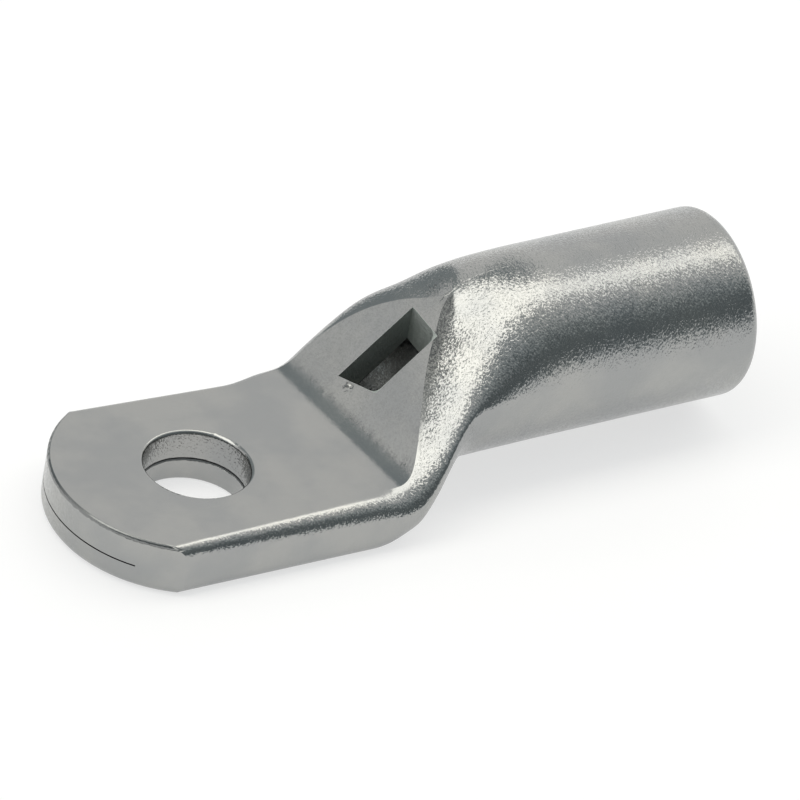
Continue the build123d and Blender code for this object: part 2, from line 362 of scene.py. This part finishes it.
def add_stage():
    """The floor, as one large white sheet a hair's breadth under the palm."""
    half = 3.0
    height = -2e-5
    plan = ((-half, -half), (half, -half), (half, half), (-half, half))
    corners = [(x, y, height) for x, y in plan]
    mesh = bpy.data.meshes.new("floor")
    mesh.from_pydata(corners, [], [(0, 1, 2, 3)])
    mesh.materials.append(sweep_material())
    floor = bpy.data.objects.new("floor", mesh)
    bpy.context.scene.collection.objects.link(floor)


def add_room():
    """The studio around the lug, as a world whose brightness follows the direction.

    turn goes over the top, across the barrel: 0 is the horizon beyond the lug, a quarter turn is
    straight up and a half turn is the horizon behind the camera. side goes from -1 at the palm's
    end to 1 at the mouth's.
    """
    world = bpy.data.worlds.new("studio")
    bpy.context.scene.world = world
    world.use_nodes = True
    nodes = Nodes(world.node_tree)
    ray = nodes.add("ShaderNodeTexCoord").outputs["Generated"]
    parts = nodes.add("ShaderNodeSeparateXYZ", {"Vector": ray}).outputs
    turn = nodes.math("ARCTAN2", parts["Z"], parts["Y"])
    side = parts["X"]

    # Pale walls beyond the lug, and a dim room behind the camera with a paler foot
    dim_room = nodes.step(turn, radians(98), radians(150), overhead_light, dim_light)
    room_foot = nodes.step(turn, radians(166), radians(188), dim_light, low_light)
    dim_room = nodes.math("MAXIMUM", dim_room, room_foot)
    dim_room = nodes.product(dim_room, nodes.step(side, -0.2, 0.4, palm_end_share, 1.0))
    room = nodes.step(turn, radians(85), radians(95), wall_light, dim_room)

    # A long soft box overhead, nearer to the walls at the palm's end
    box_light = nodes.step(side, -0.4, 0.7, box_light_palm, box_light_mouth)
    box_edge = nodes.step(side, -0.35, 0.35, radians(62), radians(74))
    box_start = nodes.step(nodes.math("SUBTRACT", turn, box_edge), 0.0, radians(5))
    box_end = nodes.fade(turn, radians(91), radians(102))
    box_reach = nodes.fade(nodes.math("ABSOLUTE", side), 0.85, 0.95)
    box = nodes.product(box_light, box_start, box_end, box_reach)

    # A dark flag beyond the lug, with a round gap at the palm's end
    across = nodes.product(nodes.math("SUBTRACT", side, gap_side), 1 / gap_half_side)
    around = nodes.product(nodes.math("SUBTRACT", turn, gap_turn), 1 / gap_half_turn)
    from_gap = nodes.total(nodes.product(across, across), nodes.product(around, around))
    round_gap = nodes.step(from_gap, 0.75, 1.35)
    below_top = nodes.fade(turn, radians(62), radians(70))
    flag_left = nodes.step(side, -0.72, -0.60)
    flag_right = nodes.fade(side, 0.20, 0.32)
    flag_share = nodes.step(side, -0.5, -0.3, flag_share_palm, flag_share_mouth)
    flag = nodes.product(round_gap, below_top, flag_left, flag_right, flag_share)
    room = nodes.product(room, nodes.math("SUBTRACT", 1.0, flag))

    light = nodes.math("MAXIMUM", room, box)
    colour = nodes.mix(nodes.step(light, 0.2, 0.9), cool_light, neutral_light)
    colour = nodes.mix(nodes.step(light, 1.0, 1.6), colour, warm_light)
    shine = nodes.add("ShaderNodeBackground", {"Color": colour, "Strength": light})
    nodes.add("ShaderNodeOutputWorld", {"Surface": shine.outputs[0]})


def dress_lug():
    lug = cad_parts["cable_lug"]
    lug.data.materials.clear()
    lug.data.materials.append(tin_plate())


add_camera()
add_stage()
add_room()
dress_lug()

bpy.context.scene.view_settings.view_transform = "Standard"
**********
Give the listing again, word for word.

● **RESPONSE TO THE EXERCISE**:
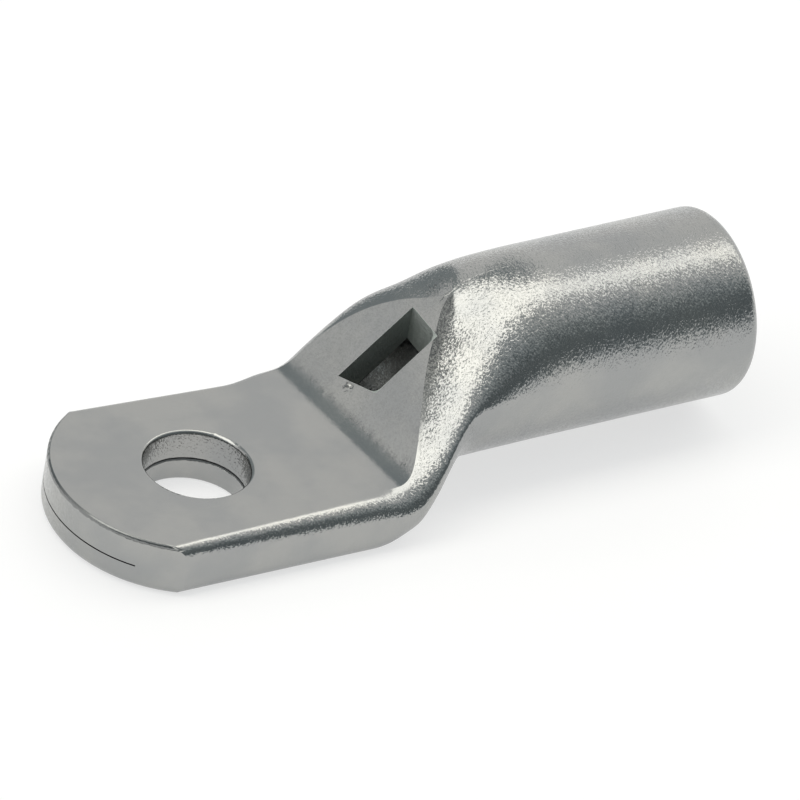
Continue the build123d and Blender code for this object: part 2, from line 362 of scene.py. This part finishes it.
def add_stage():
    """The floor, as one large white sheet a hair's breadth under the palm."""
    half = 3.0
    height = -2e-5
    plan = ((-half, -half), (half, -half), (half, half), (-half, half))
    corners = [(x, y, height) for x, y in plan]
    mesh = bpy.data.meshes.new("floor")
    mesh.from_pydata(corners, [], [(0, 1, 2, 3)])
    mesh.materials.append(sweep_material())
    floor = bpy.data.objects.new("floor", mesh)
    bpy.context.scene.collection.objects.link(floor)


def add_room():
    """The studio around the lug, as a world whose brightness follows the direction.

    turn goes over the top, across the barrel: 0 is the horizon beyond the lug, a quarter turn is
    straight up and a half turn is the horizon behind the camera. side goes from -1 at the palm's
    end to 1 at the mouth's.
    """
    world = bpy.data.worlds.new("studio")
    bpy.context.scene.world = world
    world.use_nodes = True
    nodes = Nodes(world.node_tree)
    ray = nodes.add("ShaderNodeTexCoord").outputs["Generated"]
    parts = nodes.add("ShaderNodeSeparateXYZ", {"Vector": ray}).outputs
    turn = nodes.math("ARCTAN2", parts["Z"], parts["Y"])
    side = parts["X"]

    # Pale walls beyond the lug, and a dim room behind the camera with a paler foot
    dim_room = nodes.step(turn, radians(98), radians(150), overhead_light, dim_light)
    room_foot = nodes.step(turn, radians(166), radians(188), dim_light, low_light)
    dim_room = nodes.math("MAXIMUM", dim_room, room_foot)
    dim_room = nodes.product(dim_room, nodes.step(side, -0.2, 0.4, palm_end_share, 1.0))
    room = nodes.step(turn, radians(85), radians(95), wall_light, dim_room)

    # A long soft box overhead, nearer to the walls at the palm's end
    box_light = nodes.step(side, -0.4, 0.7, box_light_palm, box_light_mouth)
    box_edge = nodes.step(side, -0.35, 0.35, radians(62), radians(74))
    box_start = nodes.step(nodes.math("SUBTRACT", turn, box_edge), 0.0, radians(5))
    box_end = nodes.fade(turn, radians(91), radians(102))
    box_reach = nodes.fade(nodes.math("ABSOLUTE", side), 0.85, 0.95)
    box = nodes.product(box_light, box_start, box_end, box_reach)

    # A dark flag beyond the lug, with a round gap at the palm's end
    across = nodes.product(nodes.math("SUBTRACT", side, gap_side), 1 / gap_half_side)
    around = nodes.product(nodes.math("SUBTRACT", turn, gap_turn), 1 / gap_half_turn)
    from_gap = nodes.total(nodes.product(across, across), nodes.product(around, around))
    round_gap = nodes.step(from_gap, 0.75, 1.35)
    below_top = nodes.fade(turn, radians(62), radians(70))
    flag_left = nodes.step(side, -0.72, -0.60)
    flag_right = nodes.fade(side, 0.20, 0.32)
    flag_share = nodes.step(side, -0.5, -0.3, flag_share_palm, flag_share_mouth)
    flag = nodes.product(round_gap, below_top, flag_left, flag_right, flag_share)
    room = nodes.product(room, nodes.math("SUBTRACT", 1.0, flag))

    light = nodes.math("MAXIMUM", room, box)
    colour = nodes.mix(nodes.step(light, 0.2, 0.9), cool_light, neutral_light)
    colour = nodes.mix(nodes.step(light, 1.0, 1.6), colour, warm_light)
    shine = nodes.add("ShaderNodeBackground", {"Color": colour, "Strength": light})
    nodes.add("ShaderNodeOutputWorld", {"Surface": shine.outputs[0]})


def dress_lug():
    lug = cad_parts["cable_lug"]
    lug.data.materials.clear()
    lug.data.materials.append(tin_plate())


add_camera()
add_stage()
add_room()
dress_lug()

bpy.context.scene.view_settings.view_transform = "Standard"